Beefcake and plenty of cheese in 'Farmer'
When the 10 bachelorettes first meet Farmer Matt on the CW's new dating show, "Farmer Wants a Wife," he just happens to be riding a tractor shirtless in the sun. Yup, just a regular guy doing his daily chores, certainly not attempting to show off his solid steel abs, or his swollen bi- and triceps, or his bronze tan, which glows like a beacon across Missouri's amber waves of grain. Yup, just a local fella out to till the fields, bump into a few ladies, and whatnot.
I love Matt's feigned nonchalance at the gawking women in that scene. He is profoundly casual about their drooling attentions, and their collective gasp, lest anyone in the viewing audience think that a man who puts himself up as a dating-show prize might be too eager. For the extended Playgirl-centerfold shoot that is "Farmer Wants a Wife," tonight at 9 on Channel 56, Matt is taking a method-acting approach. No time for vanity out here amid the hungry animals and the manure.
And that was about the only delicious moment for me on this show, which is "The Bachelor" meets Paris Hilton's "The Simple Life." "Farmer Wants a Wife" is bad, which can be good on reality TV, but it's just not bad enough to be really good. It's entirely paint-by-numbers, a formulaic dating contest colored in with all the too-familiar characters, from the butch Matt to each of the ladies, city gals looking for a real man who doesn't bother with all that metrosexual nonsense. This is reality by rote.

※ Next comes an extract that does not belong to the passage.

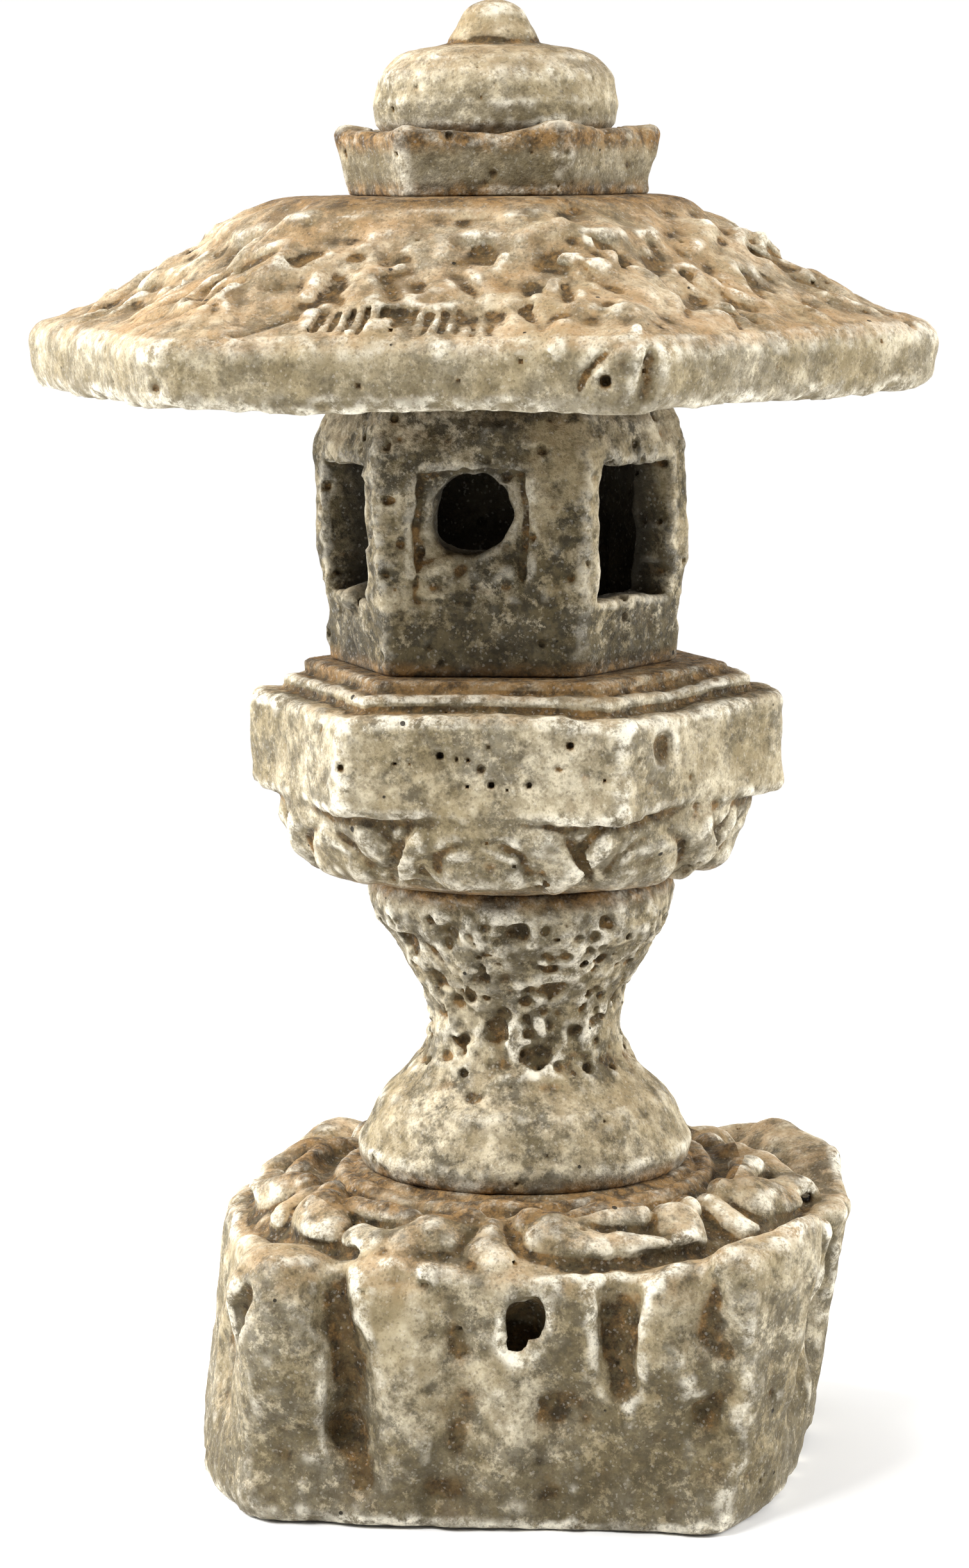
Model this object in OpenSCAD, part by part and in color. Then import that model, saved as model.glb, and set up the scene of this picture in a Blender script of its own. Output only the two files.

We meet the spectrum of stereotypes, from the virginal Lisa to Kanisha, who seems to imbue everything she says with lust. "I was ready to pass out," Kanisha says about meeting Matt. There's spoiled Stacey, Ashley the career gal, and, of course, Josie the beyotch. Josie talks trash about everyone to their faces and spews inflammatory statements to make sure the producers forbid Matt from ousting her. She's clearly desperate to be the breakout star from "Farmer Wants a Wife," and I foresee a bunch of stunts in her near future - crying, slapping, falling down drunk - that will assure her a place on the commercials and coming attractions for the show.
Like the single women on "Rock of Love" or "The Bachelor," the women on "Farmer Wants a Wife" are fully prepared to sacrifice their dignity, to cluck on command. Yes, reality TV is directed by the producers, but at this point, the contestants already know enough about the expectations of the genre to improvise without guidance. And Matt, 29, is fully prepared to pretend that despite his physical perfection, and his confidence, and his super-white teeth, he's lonely and looking. All parties submit to what is the contemporary American equivalent of arranged marriage.
The show is brimming with country kitsch, including a hay ride and an elimination ceremony involving chickens and eggs. Alas, it does stop short of letting Matt wake up his harem every day with a piercing "cock-a-doodle-do."